ACEA highlighted a big concern for the auto industry over type approval and ‘whether cars approved by UK authorities will still be able to be sold in the EU after Brexit, and vice versa’. It noted that EU law requires that cars are tested by a national technical service to verify compliance with EU environmental, safety and security standards, before they can be put on the market anywhere in the European Union – the so-called ‘type approval’ system.
“It is essential that manufacturers can maintain valid type approvals in both the EU and the UK as of 30 March 2019, no matter where the approval was issued,” stated ACEA Secretary General, Erik Jonnaert. “We are therefore calling on the European Commission to clarify how existing approvals can be transferred from an EU27 authority to the UK, and the other way around.”
ACEA also recommends that the EU and the UK mutually recognise each other’s vehicle approvals after Brexit – something which would only be possible if the UK remains fully aligned with all relevant EU legislation.

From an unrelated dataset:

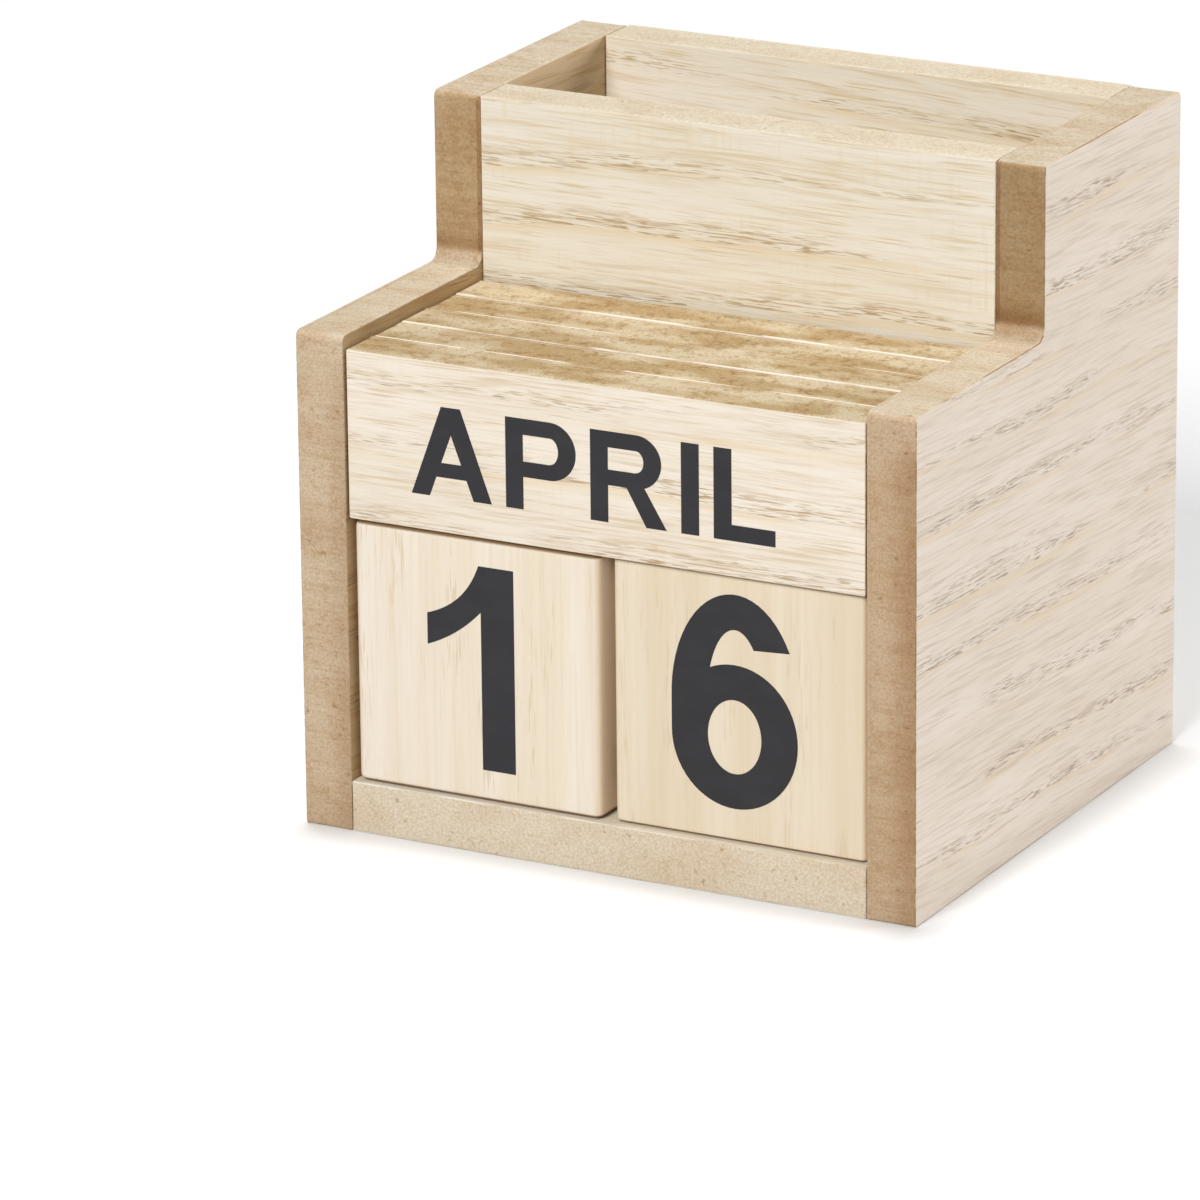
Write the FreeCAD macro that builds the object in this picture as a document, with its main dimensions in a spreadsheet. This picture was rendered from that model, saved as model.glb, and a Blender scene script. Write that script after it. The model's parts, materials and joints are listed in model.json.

Another major question mark is whether the UK car market, the second biggest in the EU, will still count for reaching the 2021 CO2 targets. To monitor compliance with these targets, the CO2 performance of new cars is being tracked using registration data from all EU countries, including the UK. Once the UK leaves the EU however, it will no longer be subject to the CO2 targets. In theory, the requirement to include UK data in the fleet CO2 calculations will then also expire.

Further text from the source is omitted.